**Written task:** Repeat every line below exactly, word for word.
################
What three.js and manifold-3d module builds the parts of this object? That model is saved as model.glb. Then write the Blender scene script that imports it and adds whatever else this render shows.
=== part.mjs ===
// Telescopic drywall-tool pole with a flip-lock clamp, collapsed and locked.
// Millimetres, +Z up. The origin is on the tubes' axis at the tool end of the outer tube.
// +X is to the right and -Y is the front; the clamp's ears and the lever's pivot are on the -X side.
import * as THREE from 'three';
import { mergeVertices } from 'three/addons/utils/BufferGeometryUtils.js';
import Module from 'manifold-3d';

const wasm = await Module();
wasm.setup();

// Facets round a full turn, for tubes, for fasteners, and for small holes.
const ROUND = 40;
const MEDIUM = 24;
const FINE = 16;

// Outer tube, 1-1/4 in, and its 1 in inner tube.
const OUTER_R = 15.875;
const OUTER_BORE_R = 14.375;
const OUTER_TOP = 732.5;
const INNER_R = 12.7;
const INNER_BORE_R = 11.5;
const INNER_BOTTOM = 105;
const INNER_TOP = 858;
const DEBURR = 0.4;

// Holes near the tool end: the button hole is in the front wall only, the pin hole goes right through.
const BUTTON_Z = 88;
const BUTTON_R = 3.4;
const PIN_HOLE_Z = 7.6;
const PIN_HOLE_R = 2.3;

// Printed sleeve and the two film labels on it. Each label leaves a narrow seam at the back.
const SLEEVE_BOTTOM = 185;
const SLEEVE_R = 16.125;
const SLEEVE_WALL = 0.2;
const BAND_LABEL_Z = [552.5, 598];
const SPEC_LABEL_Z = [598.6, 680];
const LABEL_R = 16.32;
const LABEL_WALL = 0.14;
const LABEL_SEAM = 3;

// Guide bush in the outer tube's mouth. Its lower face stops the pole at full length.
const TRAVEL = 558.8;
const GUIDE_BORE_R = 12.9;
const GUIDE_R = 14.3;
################
**Solution for this exercise:**
What three.js and manifold-3d module builds the parts of this object? That model is saved as model.glb. Then write the Blender scene script that imports it and adds whatever else this render shows.
=== part.mjs ===
// Telescopic drywall-tool pole with a flip-lock clamp, collapsed and locked.
// Millimetres, +Z up. The origin is on the tubes' axis at the tool end of the outer tube.
// +X is to the right and -Y is the front; the clamp's ears and the lever's pivot are on the -X side.
import * as THREE from 'three';
import { mergeVertices } from 'three/addons/utils/BufferGeometryUtils.js';
import Module from 'manifold-3d';

const wasm = await Module();
wasm.setup();

// Facets round a full turn, for tubes, for fasteners, and for small holes.
const ROUND = 40;
const MEDIUM = 24;
const FINE = 16;

// Outer tube, 1-1/4 in, and its 1 in inner tube.
const OUTER_R = 15.875;
const OUTER_BORE_R = 14.375;
const OUTER_TOP = 732.5;
const INNER_R = 12.7;
const INNER_BORE_R = 11.5;
const INNER_BOTTOM = 105;
const INNER_TOP = 858;
const DEBURR = 0.4;

// Holes near the tool end: the button hole is in the front wall only, the pin hole goes right through.
const BUTTON_Z = 88;
const BUTTON_R = 3.4;
const PIN_HOLE_Z = 7.6;
const PIN_HOLE_R = 2.3;

// Printed sleeve and the two film labels on it. Each label leaves a narrow seam at the back.
const SLEEVE_BOTTOM = 185;
const SLEEVE_R = 16.125;
const SLEEVE_WALL = 0.2;
const BAND_LABEL_Z = [552.5, 598];
const SPEC_LABEL_Z = [598.6, 680];
const LABEL_R = 16.32;
const LABEL_WALL = 0.14;
const LABEL_SEAM = 3;

// Guide bush in the outer tube's mouth. Its lower face stops the pole at full length.
const TRAVEL = 558.8;
const GUIDE_BORE_R = 12.9;
const GUIDE_R = 14.3;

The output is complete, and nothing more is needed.